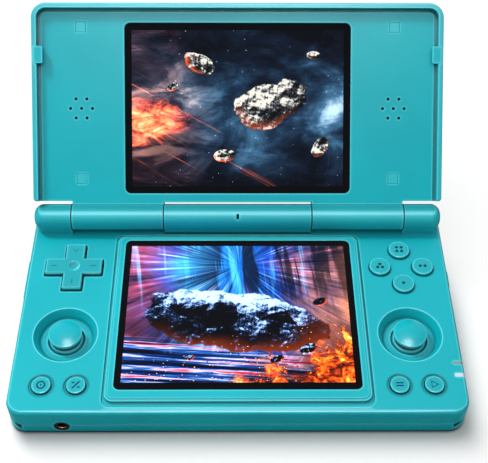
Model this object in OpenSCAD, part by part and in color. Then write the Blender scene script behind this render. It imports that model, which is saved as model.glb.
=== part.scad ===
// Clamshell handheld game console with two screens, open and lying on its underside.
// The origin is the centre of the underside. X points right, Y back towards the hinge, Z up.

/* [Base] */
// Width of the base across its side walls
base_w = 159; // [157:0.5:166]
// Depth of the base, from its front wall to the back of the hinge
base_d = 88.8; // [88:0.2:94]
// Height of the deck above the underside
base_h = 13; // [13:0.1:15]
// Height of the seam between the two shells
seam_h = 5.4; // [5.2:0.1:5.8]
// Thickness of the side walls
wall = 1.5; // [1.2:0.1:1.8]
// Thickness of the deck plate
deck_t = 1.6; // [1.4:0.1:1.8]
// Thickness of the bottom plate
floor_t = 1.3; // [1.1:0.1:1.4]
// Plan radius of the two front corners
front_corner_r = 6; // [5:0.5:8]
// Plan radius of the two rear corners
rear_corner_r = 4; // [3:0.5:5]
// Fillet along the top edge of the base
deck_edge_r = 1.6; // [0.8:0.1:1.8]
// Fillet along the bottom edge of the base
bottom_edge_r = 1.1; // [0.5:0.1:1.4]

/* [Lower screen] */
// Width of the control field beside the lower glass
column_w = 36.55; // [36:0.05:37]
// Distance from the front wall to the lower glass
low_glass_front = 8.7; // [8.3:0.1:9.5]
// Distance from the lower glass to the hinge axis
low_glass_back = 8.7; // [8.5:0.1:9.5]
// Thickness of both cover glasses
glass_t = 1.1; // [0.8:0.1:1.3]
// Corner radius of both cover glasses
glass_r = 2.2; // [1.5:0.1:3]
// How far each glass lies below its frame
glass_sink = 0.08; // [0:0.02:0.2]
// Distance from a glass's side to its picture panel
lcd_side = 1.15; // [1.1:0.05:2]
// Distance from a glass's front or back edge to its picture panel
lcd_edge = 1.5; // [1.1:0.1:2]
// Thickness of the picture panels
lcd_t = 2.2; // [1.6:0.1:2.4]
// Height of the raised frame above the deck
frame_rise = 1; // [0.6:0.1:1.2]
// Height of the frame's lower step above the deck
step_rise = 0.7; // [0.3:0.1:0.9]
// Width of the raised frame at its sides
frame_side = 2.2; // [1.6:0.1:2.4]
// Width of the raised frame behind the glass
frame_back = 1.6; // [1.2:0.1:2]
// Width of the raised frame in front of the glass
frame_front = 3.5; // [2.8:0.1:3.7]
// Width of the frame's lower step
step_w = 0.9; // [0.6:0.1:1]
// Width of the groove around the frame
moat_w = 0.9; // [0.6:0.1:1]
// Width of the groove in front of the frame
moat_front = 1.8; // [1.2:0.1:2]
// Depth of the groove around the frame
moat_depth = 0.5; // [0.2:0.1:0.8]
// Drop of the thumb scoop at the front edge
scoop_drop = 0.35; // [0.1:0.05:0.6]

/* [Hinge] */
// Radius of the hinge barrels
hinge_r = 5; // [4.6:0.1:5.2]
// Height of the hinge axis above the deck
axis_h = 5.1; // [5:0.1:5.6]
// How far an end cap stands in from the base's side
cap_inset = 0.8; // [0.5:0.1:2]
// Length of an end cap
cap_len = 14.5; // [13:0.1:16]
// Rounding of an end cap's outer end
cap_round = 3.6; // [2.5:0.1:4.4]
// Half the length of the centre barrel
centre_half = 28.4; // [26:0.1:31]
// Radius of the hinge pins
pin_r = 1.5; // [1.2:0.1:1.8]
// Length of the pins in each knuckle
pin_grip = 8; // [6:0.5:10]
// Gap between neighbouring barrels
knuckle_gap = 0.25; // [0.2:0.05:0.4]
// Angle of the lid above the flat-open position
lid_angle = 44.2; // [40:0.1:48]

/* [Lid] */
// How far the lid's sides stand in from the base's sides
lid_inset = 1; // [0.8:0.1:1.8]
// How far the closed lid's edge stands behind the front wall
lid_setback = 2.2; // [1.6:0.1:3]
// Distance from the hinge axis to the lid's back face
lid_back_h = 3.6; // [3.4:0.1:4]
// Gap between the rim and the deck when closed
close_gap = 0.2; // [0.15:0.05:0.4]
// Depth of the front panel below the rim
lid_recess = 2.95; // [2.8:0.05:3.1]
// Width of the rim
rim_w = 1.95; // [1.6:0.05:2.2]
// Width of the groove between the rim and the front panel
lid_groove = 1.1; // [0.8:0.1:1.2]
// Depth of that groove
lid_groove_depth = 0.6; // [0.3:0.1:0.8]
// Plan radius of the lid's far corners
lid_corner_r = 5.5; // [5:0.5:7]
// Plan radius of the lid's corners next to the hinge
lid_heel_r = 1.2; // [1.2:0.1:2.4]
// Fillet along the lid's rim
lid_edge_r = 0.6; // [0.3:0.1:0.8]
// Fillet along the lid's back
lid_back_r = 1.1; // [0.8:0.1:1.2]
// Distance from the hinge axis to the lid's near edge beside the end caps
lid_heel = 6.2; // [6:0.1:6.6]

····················

- **AIM**:
Please repeat word for word the lines above that run from the beginning through the line containing "bottom_edge_r = 1.1; // [0.5:0.1:1.4]", keeping both the first and that last line.

- **RESULT OF THIS EXERCISE**:
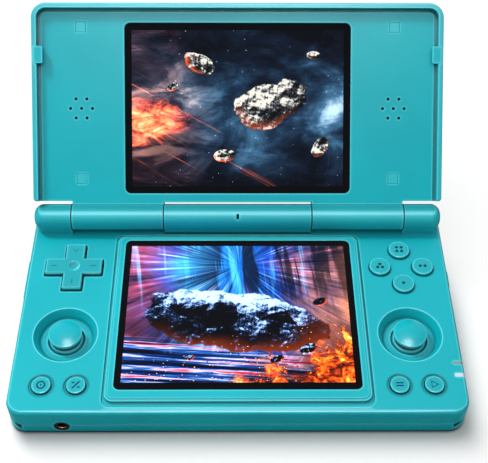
Model this object in OpenSCAD, part by part and in color. Then write the Blender scene script behind this render. It imports that model, which is saved as model.glb.
=== part.scad ===
// Clamshell handheld game console with two screens, open and lying on its underside.
// The origin is the centre of the underside. X points right, Y back towards the hinge, Z up.

/* [Base] */
// Width of the base across its side walls
base_w = 159; // [157:0.5:166]
// Depth of the base, from its front wall to the back of the hinge
base_d = 88.8; // [88:0.2:94]
// Height of the deck above the underside
base_h = 13; // [13:0.1:15]
// Height of the seam between the two shells
seam_h = 5.4; // [5.2:0.1:5.8]
// Thickness of the side walls
wall = 1.5; // [1.2:0.1:1.8]
// Thickness of the deck plate
deck_t = 1.6; // [1.4:0.1:1.8]
// Thickness of the bottom plate
floor_t = 1.3; // [1.1:0.1:1.4]
// Plan radius of the two front corners
front_corner_r = 6; // [5:0.5:8]
// Plan radius of the two rear corners
rear_corner_r = 4; // [3:0.5:5]
// Fillet along the top edge of the base
deck_edge_r = 1.6; // [0.8:0.1:1.8]
// Fillet along the bottom edge of the base
bottom_edge_r = 1.1; // [0.5:0.1:1.4]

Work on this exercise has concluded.